In Arras the two old Squares, the Grand Place and the Petit Place, survived until destroyed by bombs in 1914. Those double rows of Ancient Flemish gables, and the beautiful lace like tower of the Town Hall cannot be forgotten, although they are now but calcined beams and ashes. Between the Seine and the Flemish frontier lay a veritable storehouse of incomparable architectural monuments. Of these Rouen, with its famous Cathedral, is happily out of reach of the guns of the invader, and one hopes out of danger. Beauvais likewise has not yet suffered, nor Chalons, with its great church of St. Loup and St. Jean, but the Cathedral and the town of Noyon have been leveled, and the gray walls of incomparable coucy-le-Château, "that greatest of the castles of the Middle Ages," whose lords arrogantly proclaimed "Roi ne suys, ne prince, ne duc, ne conte aussi; je suys le Sire de Coucy," have vanished forever from the heights under the wanton fire of the invaders' shells, and twenty thousand pounds of powder placed in the walls and exploded in revenge on the day of the retreat (April 1917).

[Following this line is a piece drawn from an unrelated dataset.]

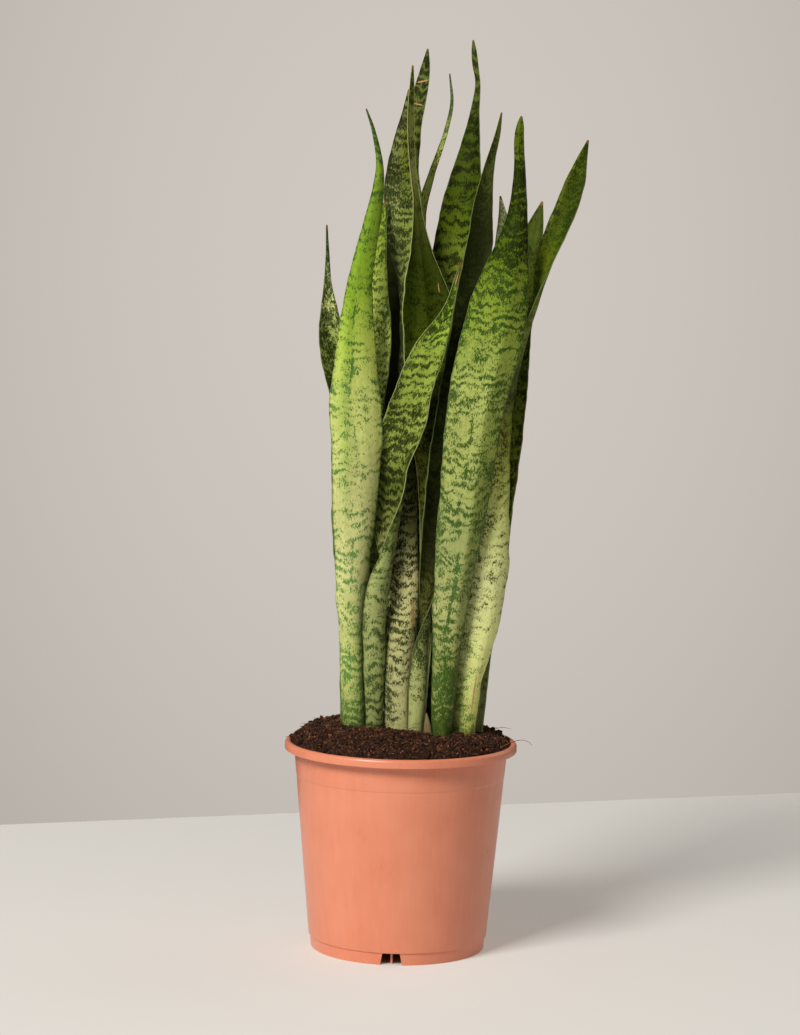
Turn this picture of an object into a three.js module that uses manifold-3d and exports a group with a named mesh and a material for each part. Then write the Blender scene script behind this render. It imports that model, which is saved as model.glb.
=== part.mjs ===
// Potted snake plant: a bunch of stiff banded leaves in a round nursery pot.
// Millimetres, +Z up, the front is -Y. The origin is the middle of the foot plane.
import * as THREE from 'three';
import { mergeVertices } from 'three/addons/utils/BufferGeometryUtils.js';
import Module from 'manifold-3d';

const wasm = await Module();
wasm.setup();

// ---- pot: injection-moulded, folded rim, raised floor ----
const rimRadius = 105;
const rimTop = 188.2;
const rimLip = 7.8;              // how far the folded rim hangs down
const rimFoldOuter = 4.4;        // from the rim's edge in to the hollow inside the fold
const rimFoldInner = 6;          // from the rim's edge in to where the wall begins
const wallTopRadius = 96.4;
const wallFootRadius = 80.9;
const wallThickness = 1.8;
const footHeight = 11.2;
const footRadius = 78.7;
const footThickness = 1.9;
const floorThickness = 2;
const floorFillet = 1.6;
const ridgeHeight = 157;         // faint stacking ridge around the wall
const ridgeDepth = 0.5;
const potSegments = 48;
const hubRadius = 14;            // flat pad under the middle of the floor, level with the foot
const hubSegments = 24;
const joinDepth = 0.5;           // how far the pad and the ribs run into the floor
const ribCount = 6;
const ribThickness = 1.8;
const drainHoles = 6;
const drainHoleRadius = 6;
const drainCircle = 56;
const drainSegments = 16;
const notchCount = 3;            // gaps in the foot that let water run out
const notchTurn = -93.8;         // degrees, the front one sits a little left of the middle
const notchWidthBottom = 20;
const notchWidthTop = 15.5;
const notchHeight = 10.6;
const notchDepth = 12;           // how far each gap's cut runs along the radius

// ---- soil: a low mound of peat ----
const soilRimHeight = 187.3;     // where it meets the wall
const soilCrown = 201.5;         // middle of the mound
const soilRings = [15, 30, 44, 57, 68, 78, 86, 92, 96, 98.6];
const soilShape = 8;             // how late the mound falls away to the wall
const soilTilt = -0.026;         // the mound is a little higher on the left
const lumpBig = 1.1;
const lumpSmall = 0.8;
const pocketRise = 30;           // the leaves' holes are cut up to this far above the crown
const gap = 0.35;                // clearance between parts that only touch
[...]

Amiens, for some reason, has been spared, but it too may yet receive its baptism of fire, even as Rheims. Amiens and Rheims! Never were there such miracles of art as shown in these temples! Rheims is now a ragged ruin of roofless leaning walls. So Amiens, miraculously preserved, is now the greatest existing example of Christian architecture in the world.
In the following chapters I have quoted extracts from accounts written by eyewitnesses of acts committed by the invader in the devastated towns of France. I am not responsible for these statements, nor can I vouch absolutely for their truth, or correctness. I give them for what they are worth as part of the setting—the frame work of the pictures I have made of the noble, now vanished monuments which can never be replaced....
If I have betrayed bitter feeling it is because of their destruction by whomsoever accomplished.
"Woe be unto him from whom offense cometh."
The Author.
Greenwich, Conn.
May 1917.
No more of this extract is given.